12.4 Cache Integration

Extend the existing cache with rotation awareness:

// New function in secret-resolution.ts
export function invalidateSecret(provider: string, secretName: string): void {
  const key = `${provider}:${secretName}#latest`;
  secretCache.delete(key);
  // Also delete any version-pinned entries for this secret
  for (const k of secretCache.keys()) {
    if (k.startsWith(`${provider}:${secretName}#`)) {
      secretCache.delete(k);
    }
  }
}

The RotationWatcher calls invalidateSecret() on rotation detection, then emits secret:rotated for subscribers.

12.5 Configuration

Rotation config per provider in openclaw.json:

{
  "secrets": {
    "providers": {
      "aws": {
        "region": "us-east-1",
        "rotation": {
          "enabled": true,
          "pollIntervalSeconds": 300  // how often to check for rotations
        }
      },
      "vault": {
        "address": "http://127.0.0.1:8200",
        "leaseManagement": {
          "enabled": true,
          "renewalBuffer": 0.33  // renew when 1/3 of TTL remains
        }
      }
    }
  }
}

12.6 Implementation Order

Rotation is implemented after the core providers ship:

  1. Phase 1: Core providers (AWS, Azure, Vault) — no rotation
  2. Phase 2: RotationWatcher interface + invalidateSecret() + secret:rotated event
  3. Phase 3: GCP Pub/Sub rotation watcher (SECRET_VERSION_ADD subscription)
  4. Phase 4: AWS rotation watcher (polling-based)
  5. Phase 5: Vault lease manager + dynamic secrets
  6. Phase 6: Azure rotation watcher + docs/templates

13. Open Questions

  1. Vault KV v1 support? — v1 has no versioning. Proposal: v2 only for now, document.
  2. AWS SSM Parameter Store? — Popular alternative to Secrets Manager, cheaper.
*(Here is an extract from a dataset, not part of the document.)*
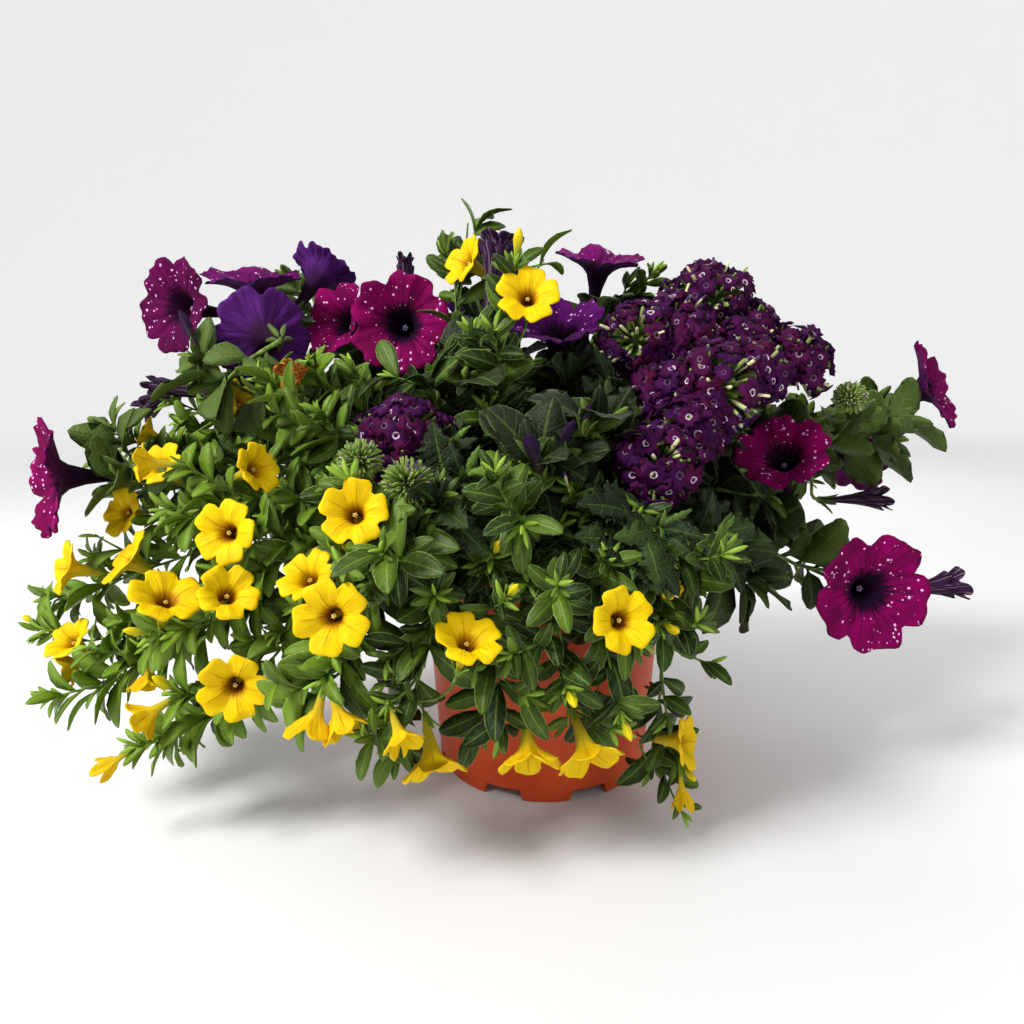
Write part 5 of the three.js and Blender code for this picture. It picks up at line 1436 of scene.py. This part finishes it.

Defer to separate provider ssm?
  3. Secret rotation hooks? — ✅ Addressed in §12. Phased implementation after core providers.
  4. delete method? — akoscz's interface has delete. Add to our interface? Proposal: yes, add in the refactor PR.
  5. Multi-field Vault secrets? — Vault KV stores JSON objects. We extract .value. Support ${vault:name.field} syntax later?